## BEGIN Source material

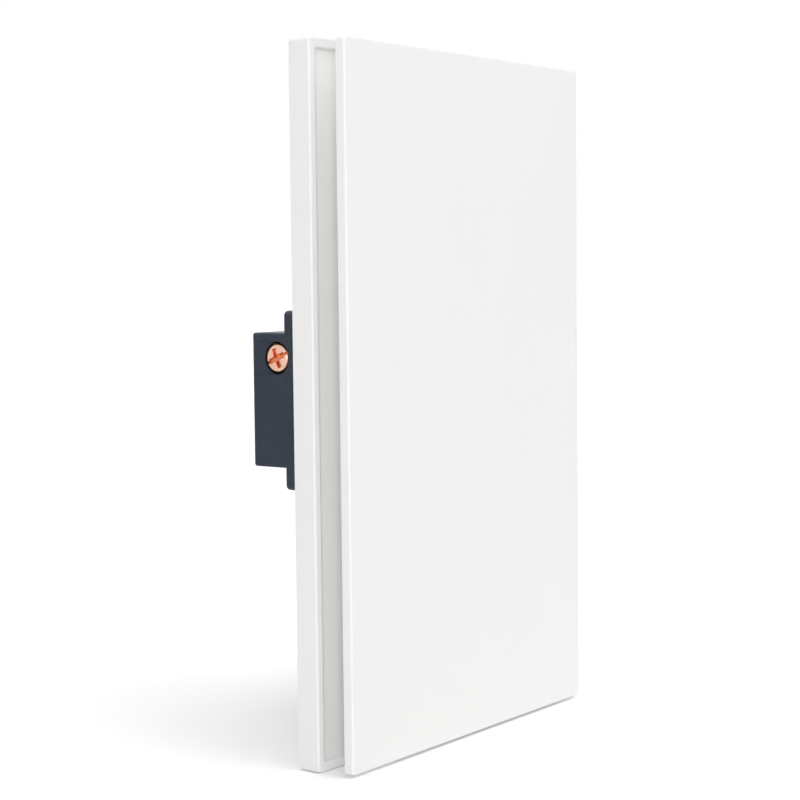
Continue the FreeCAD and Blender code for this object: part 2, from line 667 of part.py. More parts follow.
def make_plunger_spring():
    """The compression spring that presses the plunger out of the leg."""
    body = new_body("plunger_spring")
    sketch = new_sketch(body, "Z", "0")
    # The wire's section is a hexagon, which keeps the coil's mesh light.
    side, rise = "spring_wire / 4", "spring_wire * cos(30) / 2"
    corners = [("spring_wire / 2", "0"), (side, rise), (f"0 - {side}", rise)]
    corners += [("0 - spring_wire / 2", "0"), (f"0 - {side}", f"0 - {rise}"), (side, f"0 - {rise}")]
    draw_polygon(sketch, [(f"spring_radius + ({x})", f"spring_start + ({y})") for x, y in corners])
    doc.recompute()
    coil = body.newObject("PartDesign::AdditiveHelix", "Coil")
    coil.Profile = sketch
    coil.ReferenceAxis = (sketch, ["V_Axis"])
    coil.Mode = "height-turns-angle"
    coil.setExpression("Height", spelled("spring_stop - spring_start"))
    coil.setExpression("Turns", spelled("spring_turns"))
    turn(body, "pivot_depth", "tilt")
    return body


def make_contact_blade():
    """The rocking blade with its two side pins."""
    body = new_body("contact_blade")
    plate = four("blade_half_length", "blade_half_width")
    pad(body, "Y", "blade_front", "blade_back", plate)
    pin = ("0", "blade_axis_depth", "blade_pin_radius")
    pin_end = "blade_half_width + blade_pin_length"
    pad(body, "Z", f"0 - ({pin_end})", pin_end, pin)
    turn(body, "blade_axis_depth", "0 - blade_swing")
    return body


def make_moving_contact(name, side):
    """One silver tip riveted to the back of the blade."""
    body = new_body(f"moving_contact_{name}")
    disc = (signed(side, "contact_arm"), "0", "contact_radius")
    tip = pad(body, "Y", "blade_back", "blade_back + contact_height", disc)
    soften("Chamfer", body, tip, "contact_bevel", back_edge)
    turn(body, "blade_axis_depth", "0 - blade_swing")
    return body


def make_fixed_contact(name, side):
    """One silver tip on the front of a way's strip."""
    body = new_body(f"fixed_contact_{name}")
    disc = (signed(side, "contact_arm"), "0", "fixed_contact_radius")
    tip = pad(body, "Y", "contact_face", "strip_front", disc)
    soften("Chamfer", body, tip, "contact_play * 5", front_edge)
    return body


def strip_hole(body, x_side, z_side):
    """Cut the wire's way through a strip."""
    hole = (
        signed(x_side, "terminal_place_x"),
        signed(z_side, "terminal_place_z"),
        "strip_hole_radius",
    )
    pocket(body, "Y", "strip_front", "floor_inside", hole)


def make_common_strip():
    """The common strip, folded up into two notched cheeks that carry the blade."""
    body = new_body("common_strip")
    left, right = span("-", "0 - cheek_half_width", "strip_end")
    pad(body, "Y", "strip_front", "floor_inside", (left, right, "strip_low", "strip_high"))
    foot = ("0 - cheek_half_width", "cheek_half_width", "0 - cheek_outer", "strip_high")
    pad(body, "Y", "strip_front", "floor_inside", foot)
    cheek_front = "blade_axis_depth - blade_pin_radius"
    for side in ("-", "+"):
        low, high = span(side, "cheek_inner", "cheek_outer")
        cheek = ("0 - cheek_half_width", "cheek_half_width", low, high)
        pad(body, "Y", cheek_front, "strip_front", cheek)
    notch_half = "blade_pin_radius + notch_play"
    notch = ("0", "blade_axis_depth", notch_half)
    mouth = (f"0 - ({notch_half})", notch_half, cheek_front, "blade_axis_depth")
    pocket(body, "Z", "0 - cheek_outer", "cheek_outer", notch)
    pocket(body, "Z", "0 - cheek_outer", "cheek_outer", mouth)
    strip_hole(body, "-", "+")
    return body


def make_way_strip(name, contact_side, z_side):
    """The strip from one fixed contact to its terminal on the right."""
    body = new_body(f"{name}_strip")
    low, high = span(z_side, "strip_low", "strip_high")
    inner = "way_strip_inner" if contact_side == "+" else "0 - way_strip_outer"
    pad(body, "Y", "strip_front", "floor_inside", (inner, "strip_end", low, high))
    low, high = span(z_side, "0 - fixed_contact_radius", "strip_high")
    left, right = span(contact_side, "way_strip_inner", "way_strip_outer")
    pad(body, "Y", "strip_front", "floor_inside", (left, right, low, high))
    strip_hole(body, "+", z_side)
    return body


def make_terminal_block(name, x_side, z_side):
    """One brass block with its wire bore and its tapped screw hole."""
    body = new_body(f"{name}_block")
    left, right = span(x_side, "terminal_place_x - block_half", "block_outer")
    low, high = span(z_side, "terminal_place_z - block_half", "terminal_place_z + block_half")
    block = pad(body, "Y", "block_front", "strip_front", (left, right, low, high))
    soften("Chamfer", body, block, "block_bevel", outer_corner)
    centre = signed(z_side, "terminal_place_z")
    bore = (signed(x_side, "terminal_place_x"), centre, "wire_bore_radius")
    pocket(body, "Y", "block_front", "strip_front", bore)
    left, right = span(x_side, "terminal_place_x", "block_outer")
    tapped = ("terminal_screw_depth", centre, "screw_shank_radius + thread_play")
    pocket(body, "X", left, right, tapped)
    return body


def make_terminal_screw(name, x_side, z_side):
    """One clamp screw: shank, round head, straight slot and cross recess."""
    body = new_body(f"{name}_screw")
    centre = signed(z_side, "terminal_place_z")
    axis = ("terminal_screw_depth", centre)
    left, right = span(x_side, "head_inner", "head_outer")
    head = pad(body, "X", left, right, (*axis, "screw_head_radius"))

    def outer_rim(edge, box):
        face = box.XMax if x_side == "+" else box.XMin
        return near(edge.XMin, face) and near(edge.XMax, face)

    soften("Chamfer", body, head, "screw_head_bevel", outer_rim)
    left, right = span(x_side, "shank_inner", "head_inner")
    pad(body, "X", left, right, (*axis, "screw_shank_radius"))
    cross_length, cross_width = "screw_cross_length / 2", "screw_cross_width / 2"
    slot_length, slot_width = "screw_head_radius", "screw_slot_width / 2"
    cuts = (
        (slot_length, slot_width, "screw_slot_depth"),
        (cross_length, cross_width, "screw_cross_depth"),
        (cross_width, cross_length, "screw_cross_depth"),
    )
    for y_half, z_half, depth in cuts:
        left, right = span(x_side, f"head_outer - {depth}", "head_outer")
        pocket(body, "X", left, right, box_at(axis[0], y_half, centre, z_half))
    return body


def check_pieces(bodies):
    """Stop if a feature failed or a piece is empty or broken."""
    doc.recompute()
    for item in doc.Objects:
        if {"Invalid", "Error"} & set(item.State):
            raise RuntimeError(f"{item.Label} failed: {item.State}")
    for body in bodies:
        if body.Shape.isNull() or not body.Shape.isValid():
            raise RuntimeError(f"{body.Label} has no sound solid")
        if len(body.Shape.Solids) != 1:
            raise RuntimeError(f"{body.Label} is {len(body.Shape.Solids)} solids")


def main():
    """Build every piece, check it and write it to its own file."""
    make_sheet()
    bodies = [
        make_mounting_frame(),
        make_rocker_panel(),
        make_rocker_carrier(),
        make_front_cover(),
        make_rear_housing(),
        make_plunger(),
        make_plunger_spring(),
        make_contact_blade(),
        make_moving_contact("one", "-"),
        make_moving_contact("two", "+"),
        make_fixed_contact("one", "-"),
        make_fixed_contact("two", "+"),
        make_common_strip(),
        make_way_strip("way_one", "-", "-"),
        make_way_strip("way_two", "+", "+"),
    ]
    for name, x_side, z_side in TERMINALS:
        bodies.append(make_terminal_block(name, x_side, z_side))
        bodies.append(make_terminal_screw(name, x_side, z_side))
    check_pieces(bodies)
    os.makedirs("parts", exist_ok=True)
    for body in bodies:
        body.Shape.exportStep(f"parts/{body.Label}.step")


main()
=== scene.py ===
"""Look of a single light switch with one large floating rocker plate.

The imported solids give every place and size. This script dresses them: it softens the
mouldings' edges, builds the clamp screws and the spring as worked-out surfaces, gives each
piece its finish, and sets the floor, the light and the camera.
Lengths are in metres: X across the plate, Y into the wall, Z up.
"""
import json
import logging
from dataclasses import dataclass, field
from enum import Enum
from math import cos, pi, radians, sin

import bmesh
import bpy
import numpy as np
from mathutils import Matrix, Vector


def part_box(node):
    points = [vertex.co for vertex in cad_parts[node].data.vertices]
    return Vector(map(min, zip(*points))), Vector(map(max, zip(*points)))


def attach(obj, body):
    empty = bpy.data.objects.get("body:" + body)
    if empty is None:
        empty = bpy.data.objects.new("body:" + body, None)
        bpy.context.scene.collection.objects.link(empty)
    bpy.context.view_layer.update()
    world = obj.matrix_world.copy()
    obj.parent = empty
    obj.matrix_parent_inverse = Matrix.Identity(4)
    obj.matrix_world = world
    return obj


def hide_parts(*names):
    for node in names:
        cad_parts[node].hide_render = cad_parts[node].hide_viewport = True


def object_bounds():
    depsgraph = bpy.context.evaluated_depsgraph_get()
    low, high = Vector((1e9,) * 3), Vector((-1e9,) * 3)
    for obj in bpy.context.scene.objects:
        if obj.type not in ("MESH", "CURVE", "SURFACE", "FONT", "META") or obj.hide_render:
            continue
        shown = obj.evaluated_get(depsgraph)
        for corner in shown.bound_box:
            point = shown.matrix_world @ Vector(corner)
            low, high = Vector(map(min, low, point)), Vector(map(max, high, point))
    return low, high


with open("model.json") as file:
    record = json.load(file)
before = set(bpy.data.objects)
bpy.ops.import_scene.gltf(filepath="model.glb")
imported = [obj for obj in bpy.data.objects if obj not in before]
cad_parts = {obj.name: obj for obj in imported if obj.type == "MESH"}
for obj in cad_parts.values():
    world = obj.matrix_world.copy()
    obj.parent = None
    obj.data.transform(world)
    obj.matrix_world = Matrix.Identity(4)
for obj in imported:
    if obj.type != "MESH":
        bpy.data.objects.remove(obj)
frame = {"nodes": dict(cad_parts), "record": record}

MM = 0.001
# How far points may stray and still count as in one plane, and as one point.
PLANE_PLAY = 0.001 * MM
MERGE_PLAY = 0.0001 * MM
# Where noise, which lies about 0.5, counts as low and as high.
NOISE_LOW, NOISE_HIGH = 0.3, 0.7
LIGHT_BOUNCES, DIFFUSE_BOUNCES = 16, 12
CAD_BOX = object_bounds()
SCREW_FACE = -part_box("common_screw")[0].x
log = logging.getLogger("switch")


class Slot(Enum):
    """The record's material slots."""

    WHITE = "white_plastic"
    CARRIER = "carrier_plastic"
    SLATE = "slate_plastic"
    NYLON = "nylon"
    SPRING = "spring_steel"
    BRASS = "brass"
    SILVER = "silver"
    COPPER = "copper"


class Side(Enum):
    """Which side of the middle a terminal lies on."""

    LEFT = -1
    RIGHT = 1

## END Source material

### Instructions for the task
Transcribe each line of the data above, unaltered, from the one where "bodies.append(make_terminal_screw(name, x_side, z_side))" appears to the one where "for node in" appears, inclusive of both.

### Written response
        bodies.append(make_terminal_screw(name, x_side, z_side))
    check_pieces(bodies)
    os.makedirs("parts", exist_ok=True)
    for body in bodies:
        body.Shape.exportStep(f"parts/{body.Label}.step")


main()
=== scene.py ===
"""Look of a single light switch with one large floating rocker plate.

The imported solids give every place and size. This script dresses them: it softens the
mouldings' edges, builds the clamp screws and the spring as worked-out surfaces, gives each
piece its finish, and sets the floor, the light and the camera.
Lengths are in metres: X across the plate, Y into the wall, Z up.
"""
import json
import logging
from dataclasses import dataclass, field
from enum import Enum
from math import cos, pi, radians, sin

import bmesh
import bpy
import numpy as np
from mathutils import Matrix, Vector


def part_box(node):
    points = [vertex.co for vertex in cad_parts[node].data.vertices]
    return Vector(map(min, zip(*points))), Vector(map(max, zip(*points)))


def attach(obj, body):
    empty = bpy.data.objects.get("body:" + body)
    if empty is None:
        empty = bpy.data.objects.new("body:" + body, None)
        bpy.context.scene.collection.objects.link(empty)
    bpy.context.view_layer.update()
    world = obj.matrix_world.copy()
    obj.parent = empty
    obj.matrix_parent_inverse = Matrix.Identity(4)
    obj.matrix_world = world
    return obj


def hide_parts(*names):
    for node in names:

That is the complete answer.